Like Tatupu, Ryans comes from a college football colossus, Alabama. He knows what big games in front of big crowds are all about, so he’s psychologically prepared for the aura of the NFL, as was the former Trojan. Also, Ryans and Tatupu weigh about the same, close to 240 pounds. And, although Ryans lost points with the pickiest draft analysts because he’s “short” for an NFL linebacker, he’s 6-1, which makes him an inch or two taller than Tatupu.

The Texans love his intelligence and athleticism. They have concluded there’s only one real question to answer about the man they made the first pick of the second round of the draft: Can he handle calling the defensive signals and still play instinctively? Smith will spend the preseason ferreting out the answer.

“As with anything,” the coach said, “he’s going to learn with experience and game-time situations. If he can, it’s a bright spot for the organization.”

Ryans intelligence isn’t at issue. He made the SEC’s Academic All-Conference team in each of his last two seasons at Alabama.  Head coach Gary Kubiak calls him “studious” in the classroom and “accountable” on the field.

“The kid loves to play,” he said. ” If you could see him in a meeting room and the way he goes about his business for Joe (Marciano) and our team, he’s like a seven or eight year veteran already. He’s a great kid, and we knew that. His character is tops, and is football is pretty good, too.”

Ryans, for his part, doesn’t appear to be overly stressed by the responsibility he may be asked to bear.

“It’s a little harder,” he said. “In college everybody turned to the sideline and got the signals. Here, one person gets them and relays to the defense. I did it in high school. For me, it’s like going back to high school a little bit.

“You’ve got to have your mental part cleaned up so you can go out and be confident with what you’re doing. If you’re having to think too much you can’t get the job done.”

All things being equal, Ryans admits he prefers  being the MLB to playing on the flanks, but he’ll go where he’s put. After his NFL career officially began on his 23rd birthday – with the opening of his first training camp Friday – he seems excited just to walk onto the field every morning, the heat and the drudgery be hanged.

“I think it was hotter in Alabama,” he said, flashing a smile you’ll see often when he speaks. “I’m just glad I have the opportunity to come out here and compete for a starting job. I’m trying to get better, to hone my skills. I like the middle, but it doesn’t matter. I feel blessed to have the opportunity. A lot of people wish they could be in your shoes. Honestly, I don’t think I could have ended up in a better place.”

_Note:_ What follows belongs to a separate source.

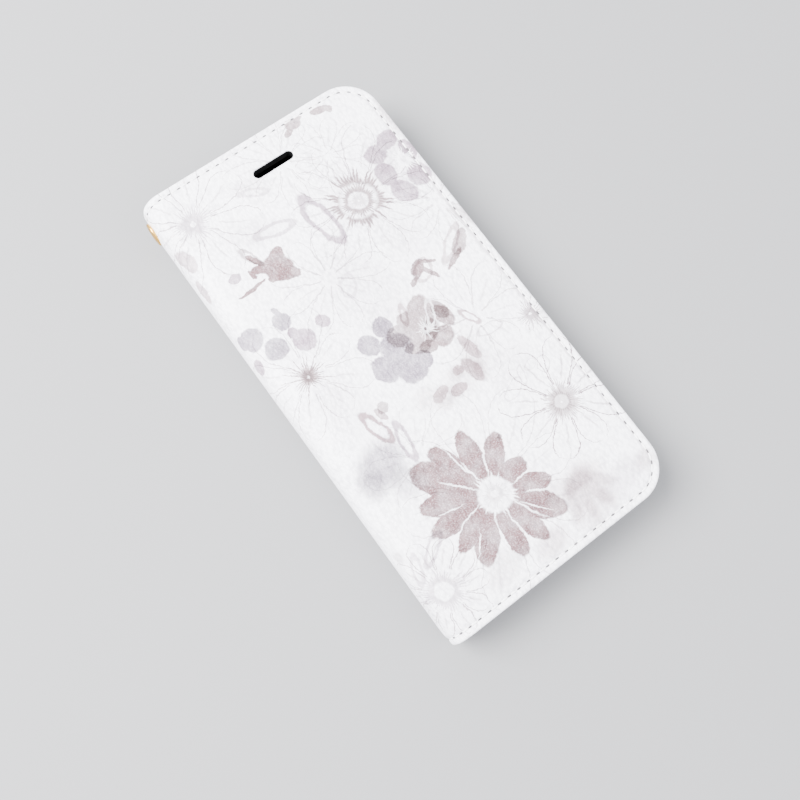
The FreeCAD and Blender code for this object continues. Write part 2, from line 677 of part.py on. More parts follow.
def check_and_write():
    doc.recompute()
    for thing in doc.Objects:
        if "Invalid" in thing.State or "Error" in thing.State:
            raise RuntimeError(f"{thing.Label} is {thing.State}")
    for part in finished:
        if part.Shape.isNull() or not part.Shape.isValid():
            raise RuntimeError(f"{part.Label} has no valid shape")
    os.makedirs("parts", exist_ok=True)
    for part in finished:
        part.Shape.exportStep(f"parts/{part.Label}.step")
        box = part.Shape.BoundBox
        print(f"{part.Label:20s} {len(part.Shape.Solids):3d} solids {part.Shape.Volume:9.1f} mm3",
              f"x {box.XMin:.2f} to {box.XMax:.2f}, z {box.ZMin:.2f} to {box.ZMax:.2f}")


make_front_skin()
make_back_skin()
make_boards()
make_magnets()
make_linings()
make_wallet()
make_spine()
make_creases()
make_eyelet()
make_tray()
make_stitching()
check_and_write()
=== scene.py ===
import bmesh
import bpy
import math
from mathutils import Matrix, Vector


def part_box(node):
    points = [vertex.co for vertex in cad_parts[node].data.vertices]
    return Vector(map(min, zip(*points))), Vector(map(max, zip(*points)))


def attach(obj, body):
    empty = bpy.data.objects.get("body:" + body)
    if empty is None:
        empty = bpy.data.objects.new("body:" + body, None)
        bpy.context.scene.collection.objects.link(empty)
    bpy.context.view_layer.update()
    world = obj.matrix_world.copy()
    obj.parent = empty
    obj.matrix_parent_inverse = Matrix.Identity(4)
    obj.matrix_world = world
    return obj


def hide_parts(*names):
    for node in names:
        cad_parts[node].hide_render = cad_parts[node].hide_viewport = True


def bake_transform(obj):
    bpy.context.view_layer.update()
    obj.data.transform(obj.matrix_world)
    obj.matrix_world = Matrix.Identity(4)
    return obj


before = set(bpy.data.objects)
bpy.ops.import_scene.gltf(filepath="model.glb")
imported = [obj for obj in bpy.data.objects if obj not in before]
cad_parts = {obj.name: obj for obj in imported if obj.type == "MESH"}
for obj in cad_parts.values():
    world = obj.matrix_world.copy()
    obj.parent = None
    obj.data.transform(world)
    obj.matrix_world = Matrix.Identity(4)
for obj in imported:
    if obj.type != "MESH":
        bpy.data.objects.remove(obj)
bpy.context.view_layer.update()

mm = 0.001

# Places taken from the frame: the flat part of the covers starts where the creases end.
skinLow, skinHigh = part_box("front_skin")
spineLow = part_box("spine_skin")[0]
eyeletLow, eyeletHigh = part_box("eyelet")
flatStart = skinLow.x
freeEdge = skinHigh.x
halfLength = skinHigh.y
topZ = skinHigh.z
middleZ = topZ / 2
spineX = spineLow.x

# The bowed spine and its two creases, in section.
creaseRadius = 6.0 * mm
spineHalfAngle = math.radians(18)
spineRadius = creaseRadius + (middleZ - creaseRadius) / math.sin(spineHalfAngle)
creaseArc = creaseRadius * (math.pi / 2 - spineHalfAngle)
spineArc = spineRadius * spineHalfAngle
creaseTop = Vector((flatStart, 0, topZ - creaseRadius))
spineCentre = Vector((spineX + spineRadius, 0, middleZ))


# Helpers for working in edit mode.
def clearSelection():
    if bpy.context.object and bpy.context.object.mode != "OBJECT":
        bpy.ops.object.mode_set(mode="OBJECT")
    bpy.ops.object.select_all(action="DESELECT")


def activate(piece):
    clearSelection()
    piece.select_set(True)
    bpy.context.view_layer.objects.active = piece


def openMesh(piece):
    activate(piece)
    bpy.ops.object.mode_set(mode="EDIT")
    bpy.ops.mesh.select_all(action="DESELECT")


def closeMesh():
    bpy.ops.object.mode_set(mode="OBJECT")


def pickEdges(piece, test):
    bpy.ops.mesh.select_mode(type="EDGE")
    mesh = bmesh.from_edit_mesh(piece.data)
    for edge in mesh.edges:
        edge.select_set(test(edge))
    mesh.select_flush_mode()
    bmesh.update_edit_mesh(piece.data)


def pickPoints(piece, test):
    bpy.ops.mesh.select_mode(type="VERT")
    mesh = bmesh.from_edit_mesh(piece.data)
    for point in mesh.verts:
        point.select_set(test(point.co))
    mesh.select_flush_mode()
    bmesh.update_edit_mesh(piece.data)


def applyModifier(piece, kind, **values):
    activate(piece)
    modifier = piece.modifiers.new(kind.title(), kind)
    for name, value in values.items():
        setattr(modifier, name, value)
    bpy.ops.object.modifier_apply(modifier=modifier.name)


def settle(piece, name):
    # puts the place into the mesh, and leaves the object at the origin
    activate(piece)
    bpy.ops.object.transform_apply(location=True, rotation=True, scale=True)
    piece.name = name
    piece.data.name = name
    return piece


def joinPieces(pieces, name):
    activate(pieces[0])
    for piece in pieces:
        piece.select_set(True)
    bpy.ops.object.join()
    return settle(bpy.context.view_layer.objects.active, name)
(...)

Ryans grew up near Tuscaloosa, breathing in the Alabama football tradition from the day he was old enough to know what a football was. The Texans’ comparatively sterile environs couldn’t be more different. He’s taken by the newness of everything,  not the least of which is Kubiak’s coaching staff.

So far, the NFL’s 32nd franchise has only known defeat in its four seasons. Ryans sees a role for himself in changing that.

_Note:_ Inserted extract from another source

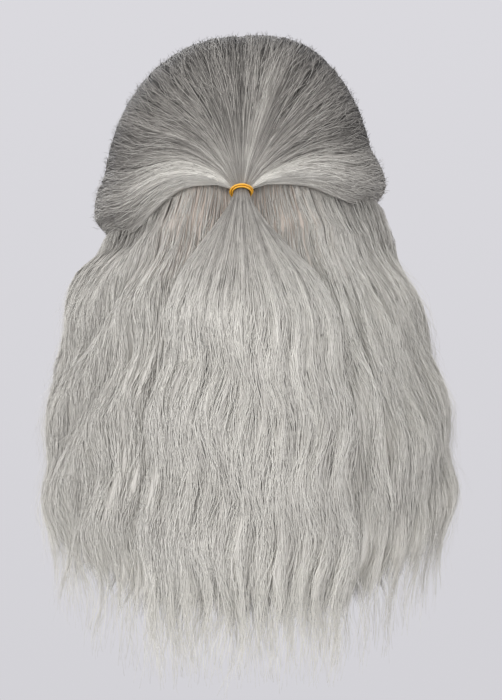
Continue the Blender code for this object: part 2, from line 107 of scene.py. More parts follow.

“I’m in a place where I have a chance to prove something,” he said. “Other teams have had the great players who paved the way. Now I’ve got a chance to be one of those for this organization. Here we’re a new team with new coaches that’s up and coming. I like that. It’s a way to establish our own tradition and get things going in the right way. It’s time to put the bad seasons behind us.”

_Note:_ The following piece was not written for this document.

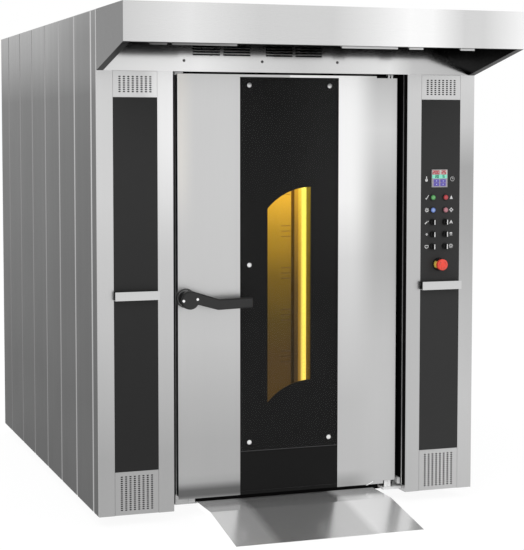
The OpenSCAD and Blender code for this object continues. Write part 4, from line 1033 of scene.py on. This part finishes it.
def lever_parts(settings):
    """Two bright screws on the lever's hub and the rose behind it."""
    hub = joint_place("handle_turn")
    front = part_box("lever_handle")[0].y
    radius = settings.lever_screw_radius
    dome = [(0, 0.0032), (radius - 0.0025, 0.0028), (radius - 0.0005, 0.0014), (radius, 0), (radius, -0.004)]
    screws = Form()
    for x, z in ((-0.5367, 1.0122), (-0.4716, 1.0176)):
        screws.lathe(at(x, front, z), dome)
    screws.place("lever_screws", "handle", "screw_steel", polished("lever_screw_steel", 0.95, 0.15))
    outer, foot, face = settings.rose_radius, -0.0005, 0.0115
    inner = outer - 0.0045
    rose = Form()
    rose.lathe(at(hub.x, LEAF_LOW.y, hub.z + 0.002),
               [(inner, foot), (outer, foot), (outer, face - 0.0015), (outer - 0.0015, face), (inner, face),
                (inner, foot)], 48)
    rose.place("lever_rose", "door", "lever_black", coated("rose_black", settings.rose_colour, 0.4, 0.4))


def pivot_bushes(settings):
    """Bush, clevis and pin plates at the door's upper and lower pivots."""
    pivot = joint_place("door_swing")
    # near-white steel with little metal: painted highlights of bush, clevis and pin
    pale = brushed("stop_steel", 235, "Z", 0.35, metallic=0.2)
    white = brushed("bush_steel", 255, "Z", 0.25, metallic=0.1)
    outer, inner = settings.bush_radius, settings.bush_radius - 0.005
    low, high = LEAF_HIGH.z + 0.0005, HEADER_LOW.z - 0.0005
    bush = Form()
    bush.lathe(at(pivot.x, pivot.y, 0, SKYWARD), [(inner, low), (outer, low), (outer, high), (inner, high),
                                                  (inner, low)], 32)
    bush.place("upper_bush", "cabinet", "fitting_steel", pale)
    centre = pivot.x - 0.008
    clevis = Form()
    top = Form()
    for x0, x1 in ((-0.0165, -0.002), (0.002, 0.0165)):
        clevis.box((centre + x0, pivot.y - 0.0195, FITTING_Z + 0.0125),
                   (centre + x1, pivot.y - 0.014, LEAF_LOW.z - 0.001))
    for x0, x1 in ((-0.0125, -0.003), (0.003, 0.0125)):
        top.box((centre + x0, LEAF_LOW.y - 0.0004, LEAF_HIGH.z - 0.0095),
                (centre + x1, LEAF_LOW.y + 0.003, LEAF_HIGH.z + 0.0068))
    clevis.place("lower_clevis", "cabinet", "fitting_steel", white, bevel=0.0008)
    top.place("upper_pin_plates", "door", "fitting_steel", white, bevel=0.0006)


def reveal_trim(settings):
    """Stop at the reveal's upper left and the thin steel beads of both reveals."""
    edge, front, back = -REVEAL_X + 0.0005, LEAF_LOW.y - 0.004, LEAF_LOW.y + 0.02
    stop = Form()
    stop.box((edge, front, LEAF_HIGH.z + 0.0012), (-0.513, back, HEADER_LOW.z - 0.0006))
    stop.box((edge, front, LEAF_HIGH.z - 0.005), (LEAF_LOW.x - 0.004, back, LEAF_HIGH.z + 0.0014))
    # the stop shares the pale steel's painted highlight
    stop.place("upper_stop", "cabinet", "fitting_steel", finished("stop_steel"), bevel=0.0006)

    def bead_tone(steel):
        """The beads are brightest near the floor."""
        return steel.tones(steel.axis("Z"), (0.1, 225), (0.4, 160), (2.0, 115))

    beads = Form()
    for side in (-1, 1):
        x0, x1 = sorted((side * (REVEAL_X - 0.0062), side * (REVEAL_X - 0.0076)))
        beads.box((x0, FACE_Y + 0.012, 0.087), (x1, FACE_Y + 0.018, HEADER_LOW.z - 0.001))
    bead = brushed("bead_steel", bead_tone, "Z", 0.35, metallic=0.2)
    beads.place("reveal_beads", "cabinet", "front_steel", bead, bevel=0.0003)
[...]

Coincidentally or not, the Seahawks put their bad seasons – close to three decades worth – behind them with the arrival of Tatupu, who was also a second-round draft pick, taken 45th overall to Ryan’s 33rd.  Informed of the many parallels between the two of them, Ryans replied: “You know, I hadn’t thought about that. But I’d like to go to the Super Bowl, too.”

While might be getting a little ahead of himself there, the Texans have to appreciate his way of thinking.

And they still do. OK, back to wine with my next blog. Gonna be talking about stuff I’ve tasted, fun folks I’ve met and a very cool French tasting event coming up Thursday, March 23, at the Alliance Française Houston in Montrose.